2010 Corporate Free Cash Flow to Strengthen, Capex to Decline: Fitch


In a recent special report, Fitch Ratings forecasts, for a 312-company U.S. Corporate sample, that free cash flow (FCF) will rise, in aggregate, nearly 22 percent  in 2010. This growth compares to a 21 percent decline in 2008 and a Fitch-estimated 13 percent decline in 2009.  Due to the difficult economic conditions in 2008 and 2009, many companies have focused their financial strategies on maximizing FCF to improve financial flexibility.  Investors looking for protection against another credit crunch should look for companies that have the most improved FCF as that will boost their short-term borrowing needs.

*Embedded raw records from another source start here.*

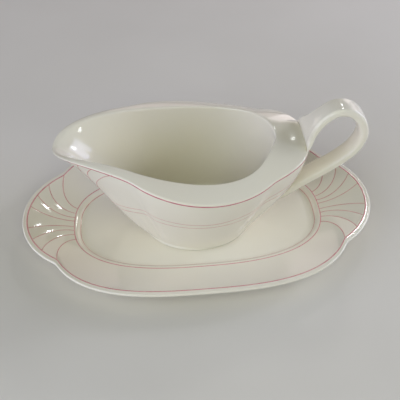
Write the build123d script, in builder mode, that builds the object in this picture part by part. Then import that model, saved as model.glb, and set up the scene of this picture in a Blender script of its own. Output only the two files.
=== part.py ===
"""Porcelain gravy boat standing loose on its lobed underplate.

Millimetres, +Z up. The origin is the middle of the underplate, at the height of
the table; +X runs towards the handle and -X towards the pouring spout. Every
piece is symmetric about the XZ plane.
"""
import os

from build123d import *

# ---------------------------------------------------------------- underplate
PLATE_LENGTH = 240.0
PLATE_WIDTH = 158.0
PLATE_HEIGHT = 17.0
NOTCH = (94.6, 45.5)            # where an end lobe meets a side lobe, on the edge
NOTCH_SHIFT = (1.0, 0.3)        # move of the notch for each mm the outline is drawn in
SHOULDER = (0.54, 0.92)         # a point of a side lobe, in half lengths and half widths
EDGE_WIDTH = 3.0                # rolled edge of the plate
EDGE_DROP = 1.6                 # height of the bevel below the edge
EDGE_BEVEL = 0.6                # the top of the bevel is drawn in by this much

WELL_LENGTH = 171.6             # outer line of the well
WELL_WIDTH = 96.8
WELL_NOTCH = (71.5, 34.2)
WELL_NOTCH_SHIFT = (0.8, 0.7)
WELL_SHOULDER = (0.50, 0.93)
WELL_TOP = 7.0
WELL_FLOOR = 4.5
WELL_SLOPE = 5.0                # run of the bank between the well's two lines

BASE_UNDERSIDE = 1.3
BASE_INSET = 7.0                # underside of the base, inside the well's outline
FLANGE_START = 2.8              # height where the underside turns out to the flange
FLANGE_INSET = 0.5
FOOT_RING_LENGTH = 148.0
FOOT_RING_WIDTH = 76.0
FOOT_RING_THICKNESS = 3.0

# ---------------------------------------------------------------------- boat
# A ring is half of a closed outline, from the spout (y = 0) round one side to
# the handle end (y = 0). Its ten control points make three cubic spans (spout,
# side, handle end), which meet at the fourth and seventh points.
SPANS = ((0, 4), (3, 7), (6, 10))

RIM = [(-91, 0, 75), (-91, 18.5, 78.5), (-68, 26, 82.5),
       (-42, 39.3, 76), (-15.5, 59.5, 67.5), (19.5, 58.5, 61),
       (46, 38.5, 67.3), (61.5, 31, 71.5), (73, 21.5, 70), (73, 0, 70)]

MOUTH = [(-88, 0, 75.3), (-88, 16.5, 77.8), (-68, 21.5, 84.2),
         (-40, 31.5, 77.8), (-21, 38.3, 73.5), (23.5, 50, 66),
         (41.5, 24, 74.2), (47, 15, 76.7), (51, 8, 75.5), (51, 0, 75.5)]

WALL_FOOT_HEIGHT = 6.4
WALL_FOOT = [(-37, 0), (-37, 9), (-33, 17.3),
             (-25, 23.3), (-13, 32.3), (12.5, 37.2),
             (26, 23.5), (32.5, 16.9), (35.5, 9), (35.5, 0)]

BOWL_FLOOR_HEIGHT = 10.0
BOWL_FLOOR = [(-30, 0), (-30, 7.5), (-27, 14.3),
              (-20.5, 19.3), (-11, 26.5), (10, 30.5),
              (21.5, 19.8), (27, 14.7), (30, 8), (30, 0)]

# How a wall swells between its lower and its upper ring: for each control point
# the share of the way out, with the height above the lower ring or the depth
# below the upper ring.
WALL_LOW = [(0.28, 2), (0.30, 4), (0.28, 9), (0.22, 15), (0.18, 17),
            (0.16, 16.5), (0.18, 15.5), (0.26, 14.5), (0.38, 12.5), (0.42, 11.5)]
WALL_HIGH = [(0.60, 12), (0.60, 12.5), (0.70, 15), (0.98, 18), (0.92, 19),
             (0.82, 20), (0.84, 22), (0.90, 25), (0.90, 28), (0.86, 29)]
BOWL_LOW = [(0.36, 0), (0.36, 0), (0.36, 0), (0.36, 0), (0.44, 0),
            (0.44, 0), (0.44, 0), (0.56, 0), (0.66, 0), (0.70, 0)]
BOWL_HIGH = [(0.62, 10), (0.62, 10), (0.68, 13), (0.92, 20), (1.00, 26),
             (1.00, 28), (1.00, 30), (1.06, 32), (1.10, 34), (1.10, 36)]

FOOT_GAP = 0.3                  # clearance of the foot over the well's floor
FOOT_HEIGHT = WELL_FLOOR + FOOT_GAP
FOOT_CENTRE = (-0.75, 0)
FOOT_RADII = (35.4, 30.6)       # just inside the wall above it
FOOT_WIDTH = 3.2

# -------------------------------------------------------------------- handle
# Stations along the strap: x and z of its middle, its width across the boat,
# its thickness, and the direction of travel in degrees above +X.
HANDLE_STATIONS = [
    (69.6, 68.4, 28.0, 6.6, 58),
    (72.3, 72.7, 27.5, 6.6, 58),
    (75.8, 79.0, 20.0, 6.8, 57),
    (80.5, 85.2, 15.8, 7.2, 44),
    (89.1, 91.0, 14.8, 7.2, 14),
    (98.5, 90.0, 14.6, 7.2, -28),
    (105.8, 82.4, 14.4, 7.2, -62),
    (108.3, 71.0, 14.2, 7.0, -92),
    (103.4, 59.3, 14.0, 7.0, -130),
    (90.2, 47.6, 13.8, 7.0, -144),
    (71.0, 35.6, 15.0, 7.4, -146),
    (56.5, 25.8, 17.0, 7.6, -146),
    (40.5, 15.3, 19.0, 7.0, -147),
]
SECTION_ROUNDING = 0.42         # corner radius as a share of the thickness


def mirrored(points):
    """The same control points on the other side of the XZ plane."""
    return [(x, -y, z) for x, y, z in points]


def at_height(outline, height):
    """A flat ring from an outline of (x, y) points."""
    return [(x, y, height) for x, y in outline]


def swell(lower, upper, low, high):
    """The four rings of control points of a wall between two rings."""
    def along(share, start, end):
        return start + share * (end - start)

    first, second = [], []
    for (x0, y0, z0), (x1, y1, z1), (low_share, rise), (high_share, drop) in zip(
        lower, upper, low, high
    ):
        first.append((along(low_share, x0, x1), along(low_share, y0, y1), z0 + rise))
        second.append((along(high_share, x0, x1), along(high_share, y0, y1), z1 - drop))
    return [lower, first, second, upper]


def panels(rings):
    """Bezier faces between rings, for both sides of the boat."""
    faces = []
    for side in (rings, [mirrored(ring) for ring in rings]):
        for start, end in SPANS:
            faces.append(Face.make_bezier_surface([ring[start:end] for ring in side]))
    return faces


def flat_face(ring):
    """The flat face inside a closed flat ring."""
    edges = []
    for side in (ring, mirrored(ring)):
        for start, end in SPANS:
            edges.append(Edge.make_bezier(*side[start:end]))
    return Face(Wire(edges))


def lobed_outline(length, width, notch, shoulder):
    """Closed outline of two end lobes (arcs) and two side lobes (splines)."""
    half_length = length / 2
    half_width = width / 2
    x, y = notch
    shoulder_x, shoulder_y = shoulder
    for end in (1, -1):
        ThreePointArc((end * x, y), (end * half_length, 0), (end * x, -y))
    for side in (1, -1):
        Spline(
            (-x, side * y),
            (-shoulder_x * half_length, side * shoulder_y * half_width),
            (0, side * half_width),
            (shoulder_x * half_length, side * shoulder_y * half_width),
            (x, side * y),
        )


def moved_in(notch, shift, inset):
    """Where a notch goes when its outline is drawn in by an inset."""
    return notch[0] - shift[0] * inset, notch[1] - shift[1] * inset


def plate_sketch(height, inset):
    """The plate's outline, drawn in by an inset, at a height."""
    with BuildSketch(Plane.XY.offset(height)) as sketch:
        with BuildLine():
            lobed_outline(PLATE_LENGTH - 2 * inset, PLATE_WIDTH - 2 * inset,
                          moved_in(NOTCH, NOTCH_SHIFT, inset), SHOULDER)
        make_face()
    return sketch.sketch


def well_sketch(height, inset):
    """The well's outline, drawn in by an inset, at a height."""
    with BuildSketch(Plane.XY.offset(height)) as sketch:
        with BuildLine():
            lobed_outline(WELL_LENGTH - 2 * inset, WELL_WIDTH - 2 * inset,
                          moved_in(WELL_NOTCH, WELL_NOTCH_SHIFT, inset), WELL_SHOULDER)
        make_face()
    return sketch.sketch


# ---------------------------------------------------------------- underplate
plate_base = well_sketch(BASE_UNDERSIDE, BASE_INSET)
plate_turn = well_sketch(FLANGE_START, FLANGE_INSET)
plate_edge = plate_sketch(PLATE_HEIGHT - EDGE_DROP, 0)
plate_top = plate_sketch(PLATE_HEIGHT, EDGE_BEVEL)
hollow_top = plate_sketch(PLATE_HEIGHT, EDGE_WIDTH)
hollow_well = well_sketch(WELL_TOP, 0)
hollow_floor = well_sketch(WELL_FLOOR, WELL_SLOPE)

with BuildPart() as underplate:
    loft([plate_base, plate_turn, plate_edge, plate_top], ruled=True)
    loft([hollow_floor, hollow_well, hollow_top], ruled=True, mode=Mode.SUBTRACT)
    with BuildSketch(Plane.XY):
        Ellipse(FOOT_RING_LENGTH / 2, FOOT_RING_WIDTH / 2)
        Ellipse(FOOT_RING_LENGTH / 2 - FOOT_RING_THICKNESS,
                FOOT_RING_WIDTH / 2 - FOOT_RING_THICKNESS, mode=Mode.SUBTRACT)
    extrude(amount=BASE_UNDERSIDE)
underplate.part.label = "underplate"

# ----------------------------------------------------------------- boat body
wall_foot = at_height(WALL_FOOT, WALL_FOOT_HEIGHT)
bowl_floor = at_height(BOWL_FLOOR, BOWL_FLOOR_HEIGHT)
wall = panels(swell(wall_foot, RIM, WALL_LOW, WALL_HIGH))
shoulder = panels([RIM, MOUTH])
bowl = panels(swell(bowl_floor, MOUTH, BOWL_LOW, BOWL_HIGH))
casting = Solid(Shell(wall + shoulder + bowl + [flat_face(wall_foot), flat_face(bowl_floor)]))

with BuildPart() as boat_body:
    add(casting)
    with BuildSketch(Plane.XY.offset(FOOT_HEIGHT)):
        with Locations(FOOT_CENTRE):
            Ellipse(*FOOT_RADII)
            Ellipse(*(radius - FOOT_WIDTH for radius in FOOT_RADII), mode=Mode.SUBTRACT)
    extrude(amount=WALL_FOOT_HEIGHT - FOOT_HEIGHT)
boat_body.part.label = "boat_body"

# -------------------------------------------------------------------- handle
sections = []
for x, z, width, thickness, travel in HANDLE_STATIONS:
    across = Plane(origin=(x, 0, z), x_dir=(0, 1, 0),
                   z_dir=Vector(1, 0, 0).rotate(Axis.Y, -travel))
    with BuildSketch(across) as section:
        RectangleRounded(width, thickness, SECTION_ROUNDING * thickness)
    sections.append(section.sketch)

with BuildPart() as strap:
    loft(sections)
    add(boat_body.part, mode=Mode.SUBTRACT)

with BuildPart() as boat_handle:
    add(strap.solids().sort_by(SortBy.VOLUME)[-1])
boat_handle.part.label = "boat_handle"

os.makedirs("parts", exist_ok=True)
export_step(underplate.part, "parts/underplate.step")
export_step(boat_body.part, "parts/boat_body.step")
export_step(boat_handle.part, "parts/boat_handle.step")
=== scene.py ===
"""Porcelain gravy boat on its lobed underplate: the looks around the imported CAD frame.

Shapes are worked out in millimetres in the CAD's own frame (+X to the handle, +Z
up, the table at zero) and turned into metres when a mesh is made. Each half of
the boat and each quarter of the underplate is drawn once and mirrored.
"""
import math

import bmesh
import bpy
import numpy as np
from mathutils import Matrix, Vector
from mathutils.bvhtree import BVHTree


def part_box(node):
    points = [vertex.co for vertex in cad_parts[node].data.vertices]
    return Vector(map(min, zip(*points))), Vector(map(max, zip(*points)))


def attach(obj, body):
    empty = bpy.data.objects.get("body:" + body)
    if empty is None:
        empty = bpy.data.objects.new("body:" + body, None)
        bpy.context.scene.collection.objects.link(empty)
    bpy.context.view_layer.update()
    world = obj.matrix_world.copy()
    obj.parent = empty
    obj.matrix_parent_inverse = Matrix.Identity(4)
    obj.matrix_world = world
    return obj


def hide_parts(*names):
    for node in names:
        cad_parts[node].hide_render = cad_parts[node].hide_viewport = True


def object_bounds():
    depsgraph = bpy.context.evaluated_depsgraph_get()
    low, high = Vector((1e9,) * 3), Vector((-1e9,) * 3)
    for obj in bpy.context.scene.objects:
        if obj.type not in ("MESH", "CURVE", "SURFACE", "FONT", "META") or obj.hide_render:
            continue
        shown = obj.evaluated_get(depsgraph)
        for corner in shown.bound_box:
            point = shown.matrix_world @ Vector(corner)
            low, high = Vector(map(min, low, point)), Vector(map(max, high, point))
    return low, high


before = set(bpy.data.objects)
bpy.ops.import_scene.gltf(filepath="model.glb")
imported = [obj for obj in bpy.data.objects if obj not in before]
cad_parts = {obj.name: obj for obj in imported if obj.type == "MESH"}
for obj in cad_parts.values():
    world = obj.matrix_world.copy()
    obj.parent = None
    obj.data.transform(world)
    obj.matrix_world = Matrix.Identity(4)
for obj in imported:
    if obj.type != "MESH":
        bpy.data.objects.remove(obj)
CAD_LOW, CAD_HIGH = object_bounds()

MM = 0.001
MIRROR = np.array([1, -1, 1])


# ------------------------------------------------------------------ geometry
def highest_corner(node):
    """The corner of a CAD node's box that is highest in x, y and z, in millimetres."""
    return np.array(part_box(node)[1]) / MM


def bernstein(t):
    """The four cubic Bezier weights at each t."""
    t = np.asarray(t, float)[..., None]
    rest = 1 - t
    return np.concatenate([rest ** 3, 3 * rest * rest * t, 3 * rest * t * t, t ** 3], axis=-1)


def blend(start, end, share):
    """Points part of the way from start to end."""
    return start + (end - start) * np.asarray(share)[..., None]


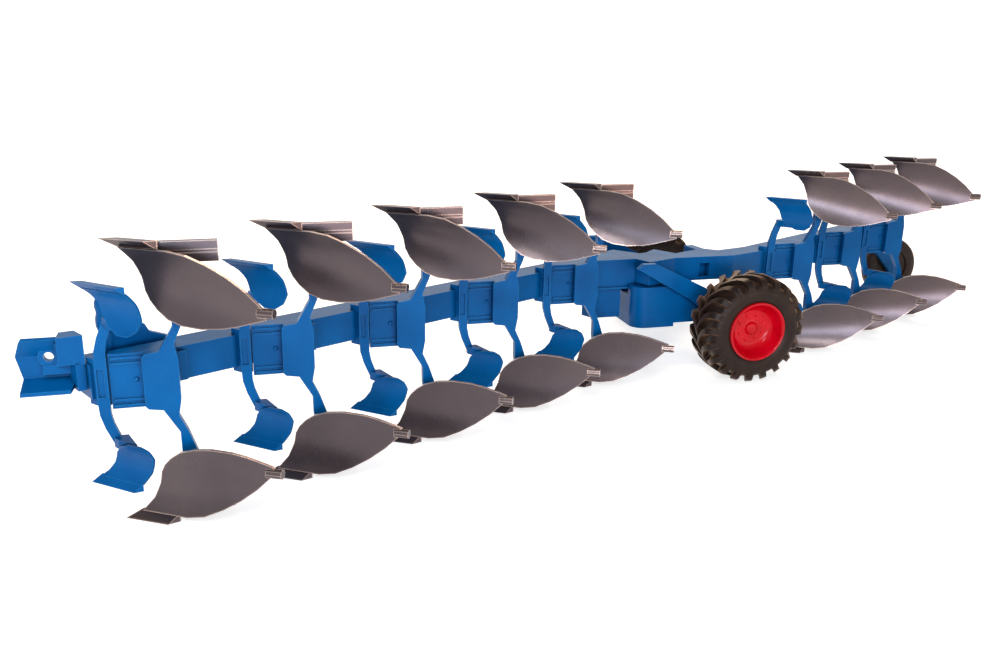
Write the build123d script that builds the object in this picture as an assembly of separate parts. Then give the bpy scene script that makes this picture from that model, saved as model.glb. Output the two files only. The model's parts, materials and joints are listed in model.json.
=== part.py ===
from build123d import *
import math
import os

# A 1:16 toy of an eight-furrow semi-mounted reversible plough.
#
# Millimetres. While modelling, +X runs to the rear along travel, +Y to the plough's right and
# +Z up. z = 0 is the mid-plane of the beam, and (0, 0) is above the first share point. At the
# end the whole is shifted so that the floor is z = 0 and the middle of its box is the origin.
# Two sets of plan coordinates are used: (x, y) along and across travel, and (along, across)
# for what follows the slanting beam, with `across` growing to the right.

# ---- overall sizes ----
FLOOR_DROP = 65.75            # beam mid-plane above the floor
BODY_PITCH_X = 62.5           # spacing of the bodies along travel
BODY_PITCH_Y = 31.25          # cut of one body, sideways
FRONT_BODIES = 5
REAR_BODIES = 3
REAR_GROUP_X = 428.0          # sixth body, along travel; it cuts just beside the fifth
REAR_GROUP_Y = FRONT_BODIES * BODY_PITCH_Y

# ---- beam ----
BEAM_HALF = 8.2               # half of the square section
BEAM_OFF = 16.0               # beam axis behind the line of share points
FRONT_BEAM_START = -6.5       # along the beam
FRONT_BEAM_END = 328.0
MID_START = 353.0             # front of the connecting section
REAR_BEAM_START = 446.0
REAR_BEAM_TAIL = 32.0         # rear beam past the last share point

# ---- turning parts and plays ----
SHAFT_RADIUS = 5.0
RUNNING_FIT = 0.05            # play around a shaft or pin
FACE_GAP = 0.3                # end play between turning and still parts

# ---- mouldboard, share and landside ----
BOARD_ANGLE = 28.4            # board against travel, in plan
BOARD_THICK = 1.5
# Axis of the cone that the hollow face follows, as (along, up, throw) of the board.
HOLLOW_START = (-10.5, 51.9, 11.8)
HOLLOW_DIRECTION = (1.0, -0.191, 0.379)
HOLLOW_RADIUS = 19.3          # at the start of its axis
HOLLOW_GROWTH = 0.346         # per millimetre of axis
HOLLOW_LENGTH = 95.0
SHARE_BACK = 61.4             # height of the share's back edge from the mid-plane
LANDSIDE_THICK = 3.2
LANDSIDE_START = 18.5
LANDSIDE_END = 49.0
LANDSIDE_LOW = 54.4
LANDSIDE_HIGH = 63.8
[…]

“Improved efficiencies in both capital and operational spending are expected to lead to strong 2010 free cash flow growth, in spite of generally muted revenue growth expectations,’ said Michael Weaver, managing director at Fitch.

However, investors seeking to cash in on a boom in capital expenditures coming out of the recession may want to check their expectations.  Fitch estimates that capital expenditure for the same sample fell by 9.9 percent in 2009 and will fall again by 1 percent in 2010. When comparing capital expenditure to revenue, Fitch calculates this ratio as 5.5 percent for 2008 and estimates 2009 to be approximately 5.4 percent, but forecasts 2010 will fall to 5.2 percent. The 2010 rate reflects that even in the potential for recovery of demand, companies will retain low levels of capital expenditure for as long as possible.

The report, “U.S. Corporate Capital Expenditure Study: Maximizing Free Cash Flow for Financial Flexibility,” addresses the trend of capital expenditure and FCF for Fitch’s rated U.S. Corporate universe over the time period 2007–2010.